A Female Perspective

Summers' exit could also be an opportunity to bring another woman into the West Wing. With Christina Romer's departure from the Council of Economic Advisers this month, the top ranks of the president's economic team are now all filled by men.

"Our country is 52 percent women,” says Amy Siskind of The New Agenda, a women's advocacy group that grew out of Hillary Clinton's presidential campaign. "We feel that kind of voice and that kind of life experience is imperative in getting gender balance and understanding the different problems that our country faces."

Siskind said putting a woman in charge of the Economic Council might also help foster compromise, something the strong-willed Summers isn't exactly known for.

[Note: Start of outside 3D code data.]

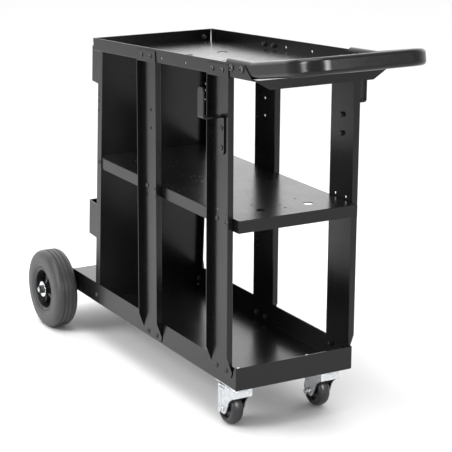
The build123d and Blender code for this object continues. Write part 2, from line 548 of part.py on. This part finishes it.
    with BuildPart() as nut:
        with BuildSketch(Plane(origin=at(WX, cy - s * (FORK_BOSS + 0.1), CASTER_Z), x_dir=(1, 0, 0), z_dir=(0, -s, 0))):
            RegularPolygon(6.5, 6, major_radius=False)
            Circle(4.05, mode=Mode.SUBTRACT)
        extrude(amount=5.5)
        with BuildSketch(Plane(origin=at(WX, cy - s * (FORK_BOSS + 5.6), CASTER_Z), x_dir=(1, 0, 0), z_dir=(0, -s, 0))):
            Circle(5.8)
            Circle(4.05, mode=Mode.SUBTRACT)
        extrude(amount=1.8)
    save(nut, "caster_axle_nut_" + side)

    with BuildPart() as tread:
        with BuildSketch(wheel_plane) as prof:
            with BuildLine():
                h = CASTER_W / 2
                Polyline((-h, 27), (-h, 29.5))
                Spline((-h, 29.5), (-13.4, 33.4), (-9.5, 36.2), (-4.5, 37.4), (-0.9, 37.6), tangents=((0.15, 1), (1, 0.02)))
                Polyline((-0.9, 37.6), (-0.5, CASTER_R), (0.5, CASTER_R), (0.9, 37.6))
                Spline((0.9, 37.6), (4.5, 37.4), (9.5, 36.2), (13.4, 33.4), (h, 29.5), tangents=((1, -0.02), (0.15, -1)))
                Polyline((h, 29.5), (h, 27), (-h, 27))
            make_face()
        revolve(axis=axle_line)
    save(tread, "caster_tread_" + side)

    with BuildPart() as core:
        with BuildSketch(wheel_plane):
            with BuildLine():
                Polyline((-14, 26.95), (14, 26.95), (14, 23.5), (7, 21.5), (7, 11), (21.2, 9.0), (21.2, 4.06), (-21.2, 4.06), (-21.2, 9.0), (-7, 11), (-7, 21.5), (-14, 23.5), close=True)
            make_face()
        revolve(axis=axle_line)
    save(core, "caster_hub_" + side)


# ---------------------------------------------------------------- fasteners
def bolt(r, length, head_r, head_h):
    """Button-head screw: head above the plane, shank below it."""
    with BuildPart() as b:
        with BuildSketch(Plane.XZ):
            with BuildLine():
                Polyline((0, -length), (r - 0.5, -length), (r, -length + 0.5), (r, 0), (head_r, 0), (head_r, head_h * 0.25))
                ThreePointArc((head_r, head_h * 0.25), (head_r * 0.8, head_h * 0.74), (head_r * 0.45, head_h))
                Polyline((head_r * 0.45, head_h), (0, head_h), (0, -length))
            make_face()
        revolve(axis=Axis.Z)
        with BuildSketch(Plane.XY.offset(head_h)):
            RegularPolygon(head_r * 0.34, 6, major_radius=False)
        extrude(amount=-head_h * 0.6, mode=Mode.SUBTRACT)
    return b.part


def nut(r, across, tall):
    """Flange nut sitting on the plane."""
    with BuildPart() as n:
        with BuildSketch(Plane.XY):
            Circle(across * 0.62)
            Circle(r + 0.05, mode=Mode.SUBTRACT)
        extrude(amount=1.2)
        with BuildSketch(Plane.XY.offset(1.2)):
            RegularPolygon(across / 2, 6, major_radius=False)
            Circle(r + 0.05, mode=Mode.SUBTRACT)
        extrude(amount=tall - 1.2)
    return n.part


def plane_at(p, d):
    return Plane(origin=p, z_dir=d)


def fix(points, solid):
    """Copies of one solid on planes given as (point, direction)."""
    with BuildPart() as group:
        with Locations(*[plane_at(p, d) for p, d in points]):
            add(solid)
    return group


m6 = bolt(3.0, 11.5, 5.6, 3.4)
m6_nut = nut(3.0, 10.0, 5.6)

# lower frame: post feet, axle plates and panel flange through the bottom tray's sides
heads, nuts = [], []
for s in (-1, 1):
    for x, z in post_feet:
        heads.append((at(x, s * 152.02, z), (0, s, 0)))
    for x, z in axle_plate_fix:
        heads.append((at(x, s * 153.04, z), (0, s, 0)))
    heads.append((at(PANEL_TRAY_FIX[0], s * 150.02, PANEL_TRAY_FIX[1]), (0, s, 0)))
    for x, z in post_feet + axle_plate_fix:
        nuts.append((at(x, s * 147.98, z), (0, -s, 0)))
    nuts.append((at(PANEL_TRAY_FIX[0], s * 145.86, PANEL_TRAY_FIX[1]), (0, -s, 0)))
lower_bolts = fix(heads, m6)
save(lower_bolts, "lower_frame_bolts")
lower_nuts = fix(nuts, m6_nut)
save(lower_nuts, "lower_frame_nuts")

heads, nuts = [], []
for s in (-1, 1):
    for x, z in shelf_fix:
        heads.append((at(x, s * 152.02, z), (0, s, 0)))
        nuts.append((at(x, s * 147.98, z), (0, -s, 0)))
    heads.append((at(PANEL_SHELF_FIX[0], s * 147.92, PANEL_SHELF_FIX[1]), (0, s, 0)))
    nuts.append((at(PANEL_SHELF_FIX[0], s * 143.68, PANEL_SHELF_FIX[1]), (0, -s, 0)))
shelf_bolts = fix(heads, m6)
save(shelf_bolts, "shelf_bolts")
shelf_nuts = fix(nuts, m6_nut)
save(shelf_nuts, "shelf_nuts")

heads, nuts = [], []
for s in (-1, 1):
    for px in (POST_FRONT_X, POST_MID_X):
        for d in (-PAIR, PAIR):
            lx = top_local(px) + d / math.cos(_a)
            heads.append((top_point(lx, s * (FLANGE_OUT + 0.04), TAB_UP), (0, s, 0)))
            nuts.append((top_point(lx, s * (TOP_W / 2 - T - 0.02), TAB_UP), (0, -s, 0)))
for y in (-RIM_BOLT_Y, RIM_BOLT_Y):
    heads.append((panel_point(y, RIM_BOLT_UP, 0.02), tuple(-v for v in PANEL_N)))
    nuts.append((panel_point(y, RIM_BOLT_UP, -(2 * T + 0.08)), PANEL_N))
top_bolts = fix(heads, m6)
save(top_bolts, "top_tray_bolts")
top_nuts = fix(nuts, m6_nut)
save(top_nuts, "top_tray_nuts")

heads, nuts = [], []
for s in (-1, 1):
    for up in (HOOK_LOW, HOOK_HIGH):
        heads.append((at(POST_FRONT_X, s * 155.06, POST_FRONT_Z + up), (0, s, 0)))
        nuts.append((at(POST_FRONT_X, s * 149.98, POST_FRONT_Z + up), (0, -s, 0)))
hook_bolts = fix(heads, m6)
save(hook_bolts, "hook_bolts")
hook_nuts = fix(nuts, m6_nut)
save(hook_nuts, "hook_nuts")

m8 = bolt(4.0, 28.0, 7.4, 4.4)
m8_nut = nut(4.0, 13.0, 6.8)
heads, nuts = [], []
for s in (-1, 1):
    for x in HANDLE_BOLTS:
        heads.append((top_point(top_local(x), s * (TOP_W / 2 + 0.02), z_arm), (0, s, 0)))
        nuts.append((top_point(top_local(x), s * (ARM_Y - BAR_T / 2 - 0.02), z_arm), (0, -s, 0)))
handle_bolts = fix(heads, m8)
save(handle_bolts, "handle_bolts")
handle_nuts = fix(nuts, m8_nut)
save(handle_nuts, "handle_nuts")

m8s = bolt(4.0, 17.0, 7.0, 3.6)
heads, nuts = [], []
for s in (-1, 1):
    for dx in (-PLATE_PAIR_X, PLATE_PAIR_X):
        for dy in (-PLATE_PAIR_Y, PLATE_PAIR_Y):
            heads.append((at(CASTER_X + dx, s * CASTER_Y + dy, -3.04), (0, 0, -1)))
            nuts.append((at(CASTER_X + dx, s * CASTER_Y + dy, T + 0.02), (0, 0, 1)))
caster_bolts = fix(heads, m8s)
save(caster_bolts, "caster_bolts")
caster_nuts = fix(nuts, m8_nut)
save(caster_nuts, "caster_nuts")
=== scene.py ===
import math
import json

import bpy
from mathutils import Matrix, Vector

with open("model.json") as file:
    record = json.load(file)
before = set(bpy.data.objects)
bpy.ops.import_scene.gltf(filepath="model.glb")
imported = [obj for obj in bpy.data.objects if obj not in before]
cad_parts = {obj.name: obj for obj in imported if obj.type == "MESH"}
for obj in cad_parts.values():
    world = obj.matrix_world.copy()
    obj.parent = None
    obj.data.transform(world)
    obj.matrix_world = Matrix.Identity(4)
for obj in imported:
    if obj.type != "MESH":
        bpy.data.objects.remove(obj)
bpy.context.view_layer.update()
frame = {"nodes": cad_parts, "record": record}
NODES = frame["nodes"]
scene = bpy.context.scene
scene.view_settings.view_transform = "Standard"
scene.view_settings.look = "None"


# ------------------------------------------------------------------ camera
def make_camera():
    yaw, pitch, roll = math.radians(29.63), math.radians(15.47), math.radians(0.333)
    place = Vector((3.2413, -1.8116, 1.3999))
    fwd = Vector((-math.cos(yaw) * math.cos(pitch), math.sin(yaw) * math.cos(pitch), -math.sin(pitch)))
    right = fwd.cross(Vector((0, 0, 1))).normalized()
    up = right.cross(fwd).normalized()
    r2 = right * math.cos(roll) + up * math.sin(roll)
    u2 = -right * math.sin(roll) + up * math.cos(roll)
    data = bpy.data.cameras.new("camera")
    data.sensor_width = 36.0
    data.lens = 1637.3 / 452 * 36.0
    data.clip_start, data.clip_end = 0.05, 200.0
    cam = bpy.data.objects.new("camera", data)
    cam.matrix_world = Matrix((
        (r2.x, u2.x, -fwd.x, place.x),
        (r2.y, u2.y, -fwd.y, place.y),
        (r2.z, u2.z, -fwd.z, place.z),
        (0, 0, 0, 1),
    ))
    scene.collection.objects.link(cam)
    scene.camera = cam


make_camera()


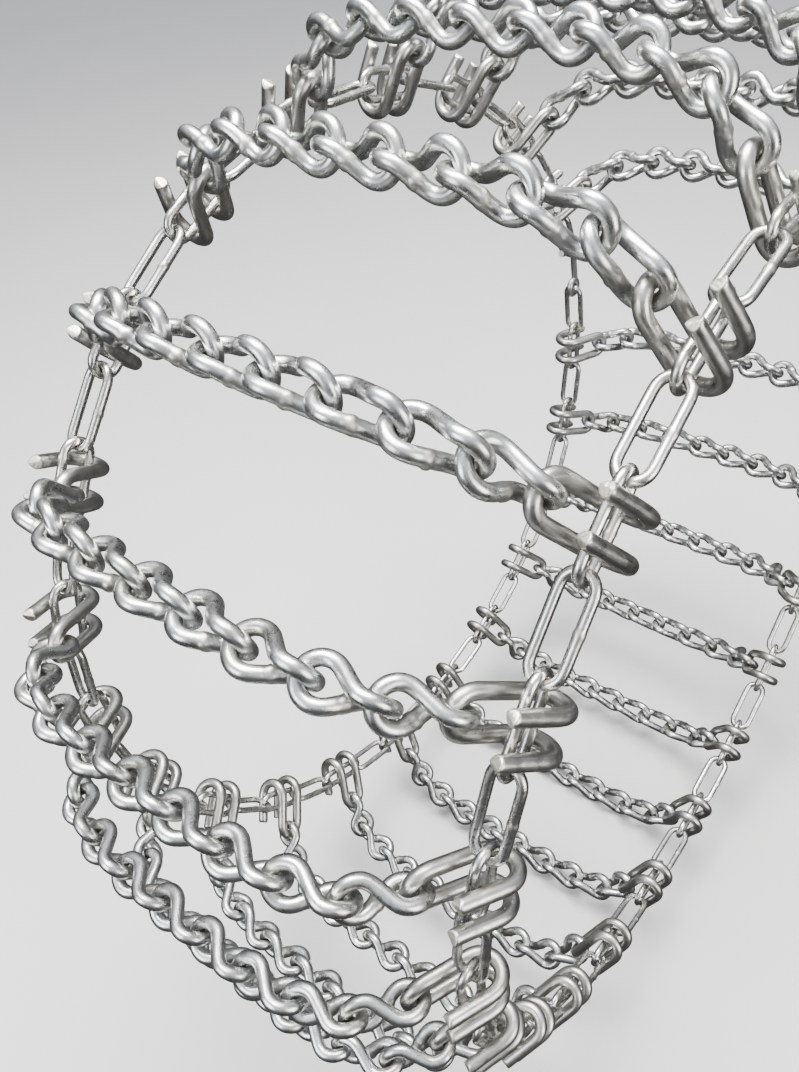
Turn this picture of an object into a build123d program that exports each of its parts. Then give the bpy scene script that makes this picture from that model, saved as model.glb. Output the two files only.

"One of the important skills that women bring to the table is consensus building, which is the exact opposite of what we currently [have]," she says.

No matter who eventually replaces Summers, it probably won't lead to a sea change in the president's economic policies.

"It's more of a PR opportunity,” says Peter Morici, a professor at the Robert H. Smith School of Business at the University of Maryland. “I suspect the president is going to stay on the course he's adopted. And he's looking for an economist who can help him sell the kind of progressive policies he thinks are best for the country."

Public frustration with the economy and the president's handling of it mostly stems from the high unemployment rate.  Fixing that will require millions of job openings -- not just one.